The impact of the disruption, which reduced regional network capacity, varied widely, according to Sloss.

“For most Google users, there was little or no visible change to their service -- search queries might have been a fraction of a second slower than usual for a few minutes but soon returned to normal, their Gmail continued to operate without a hiccup and so on,” he said. “However, for users who rely on services homed in the affected regions, the impact was substantial, particularly for services like YouTube or Google Cloud Storage, which use large amounts of network bandwidth to operate.”
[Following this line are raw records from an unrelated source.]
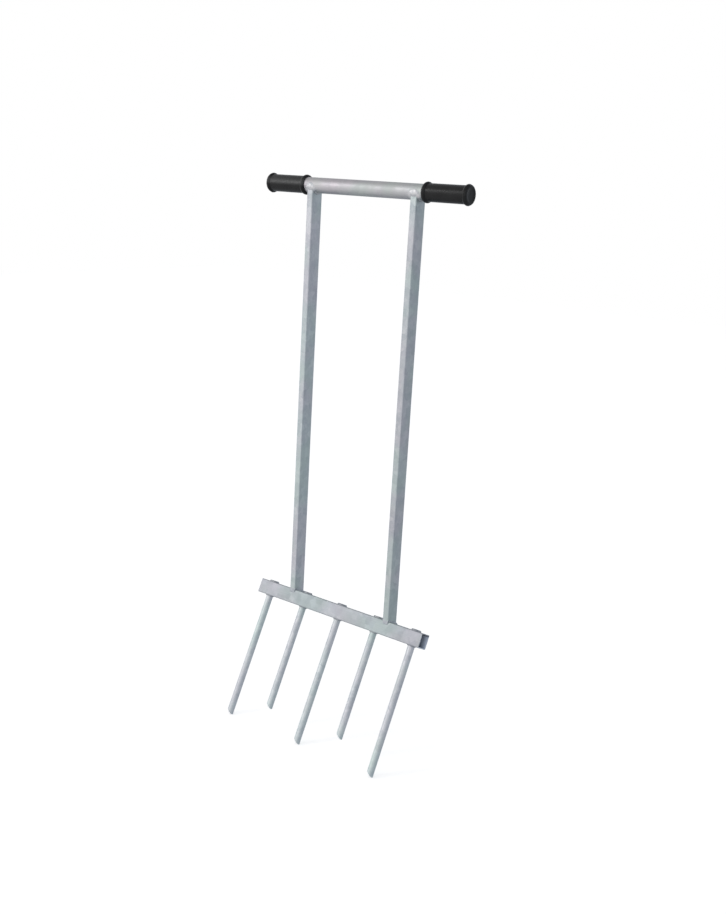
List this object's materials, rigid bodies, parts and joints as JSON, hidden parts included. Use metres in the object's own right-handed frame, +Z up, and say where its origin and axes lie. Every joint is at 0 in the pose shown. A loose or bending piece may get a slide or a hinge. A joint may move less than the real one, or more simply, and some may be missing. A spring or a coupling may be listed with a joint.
{
  "type": "core aerator",
  "caption": "Step-on hand lawn corer: galvanised T-handle frame, black end grips and a tilted crossbar of bevel-cut hollow tines, long and short in turn.",
  "frame": {"origin": "middle of the handlebar's axis, by which the tool is held or hung up", "axes": "+Z up along the uprights, -Y the front towards which the tines lean, +X the user's right from behind the tool"},
  "size_m": [0.396, 0.1273, 0.9453],
  "materials": {
    "galvanised_tube": "hot-dip galvanised, satin with a soft spangle",
    "galvanised_bar": "hot-dip galvanised, matt grey with faint mottling",
    "galvanised_tine": "hot-dip galvanised, satin",
    "galvanised_weld": "zinc-coated weld bead, slightly rough",
    "grip_rubber": "matt black moulded rubber"
  },
  "bodies": {
    "root": {"handlebar_tube": "galvanised_tube", "left_grip": "grip_rubber", "right_grip": "grip_rubber", "left_upright": "galvanised_tube", "right_upright": "galvanised_tube", "crossbar": "galvanised_bar", "tine_1": "galvanised_tine", "tine_2": "galvanised_tine", "tine_3": "galvanised_tine", "tine_4": "galvanised_tine", "tine_5": "galvanised_tine", "left_handlebar_weld": "galvanised_weld", "right_handlebar_weld": "galvanised_weld", "left_foot_weld": "galvanised_weld", "right_foot_weld": "galvanised_weld", "tine_1_top_weld": "galvanised_weld", "tine_1_bottom_weld": "galvanised_weld", "tine_2_top_weld": "galvanised_weld", "tine_2_bottom_weld": "galvanised_weld", "tine_3_top_weld": "galvanised_weld", "tine_3_bottom_weld": "galvanised_weld", "tine_4_top_weld": "galvanised_weld", "tine_4_bottom_weld": "galvanised_weld", "tine_5_top_weld": "galvanised_weld", "tine_5_bottom_weld": "galvanised_weld"}
  },
  "joints": []
}
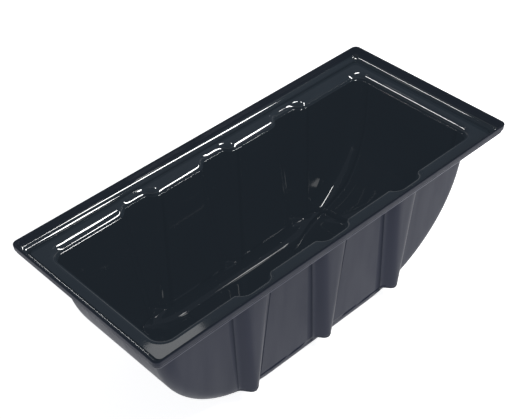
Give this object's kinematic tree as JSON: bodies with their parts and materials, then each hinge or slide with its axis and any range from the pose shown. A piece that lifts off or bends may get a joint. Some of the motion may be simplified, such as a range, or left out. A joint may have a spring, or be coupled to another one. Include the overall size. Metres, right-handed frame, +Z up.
{
  "type": "paint roller trough",
  "caption": "Deep open plastic trough with rounded ends, ribbed long sides, a flat ledge and an upstanding lip, for loading a wide paint roller.",
  "frame": {"origin": "centre of the floor's underside, at the middle of the rim in plan", "axes": "+X along the trough, +Z up out of its mouth, -Y towards the front long side"},
  "size_m": [0.61, 0.277, 0.23],
  "materials": {
    "formed_sheet": "near-black formed plastic sheet, glossy inside and satin outside"
  },
  "bodies": {
    "root": {"front_lip": "formed_sheet", "front_bend": "formed_sheet", "right_lip": "formed_sheet", "right_bend": "formed_sheet", "back_lip": "formed_sheet", "back_bend": "formed_sheet", "left_lip": "formed_sheet", "left_bend": "formed_sheet", "front_left_ledge": "formed_sheet", "front_right_ledge": "formed_sheet", "right_ledge": "formed_sheet", "back_right_ledge": "formed_sheet", "back_left_ledge": "formed_sheet", "left_ledge": "formed_sheet", "floor": "formed_sheet", "left_end": "formed_sheet", "right_end": "formed_sheet", "front_panel_outer_left": "formed_sheet", "front_panel_inner_left": "formed_sheet", "front_panel_inner_right": "formed_sheet", "front_panel_outer_right": "formed_sheet", "back_panel_outer_left": "formed_sheet", "back_panel_inner_left": "formed_sheet", "back_panel_inner_right": "formed_sheet", "back_panel_outer_right": "formed_sheet", "front_left_corner": "formed_sheet", "front_floor_edge": "formed_sheet", "front_right_corner": "formed_sheet", "back_left_corner": "formed_sheet", "back_floor_edge": "formed_sheet", "back_right_corner": "formed_sheet", "front_rib_left": "formed_sheet", "front_rib_centre": "formed_sheet", "front_rib_right": "formed_sheet", "back_rib_left": "formed_sheet", "back_rib_centre": "formed_sheet", "back_rib_right": "formed_sheet"}
  },
  "joints": []
}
YouTube had a 2.5 percent drop in views for one hour, while Google Cloud Storage saw a 30 percent reduction in traffic. About 1 percent of active Gmail users experienced problems with their accounts, but that represents millions of users who couldn’t receive or send email. And low-bandwidth services like Google Search recorded a short-lived increase in latency as they switched to serving from unaffected regions and then returned to normal.

Fast Company reported that the disruption also affected third-party apps and services that use Google Cloud for hosting, including Snapchat and Apple’s iCloud services, as well as Nest-branded smart home products. It cited Twitter reports of people unable to use their Nest thermostats, smart locks and cameras.

“…Google’s engineering teams are now conducting a thorough post-mortem to ensure we understand all the contributing factors to both the network capacity loss and the slow restoration,” Sloss said. “We will then have a focused engineering sprint to ensure we have not only fixed the direct cause of the problem, but also guarded against the entire class of issues illustrated by this event.”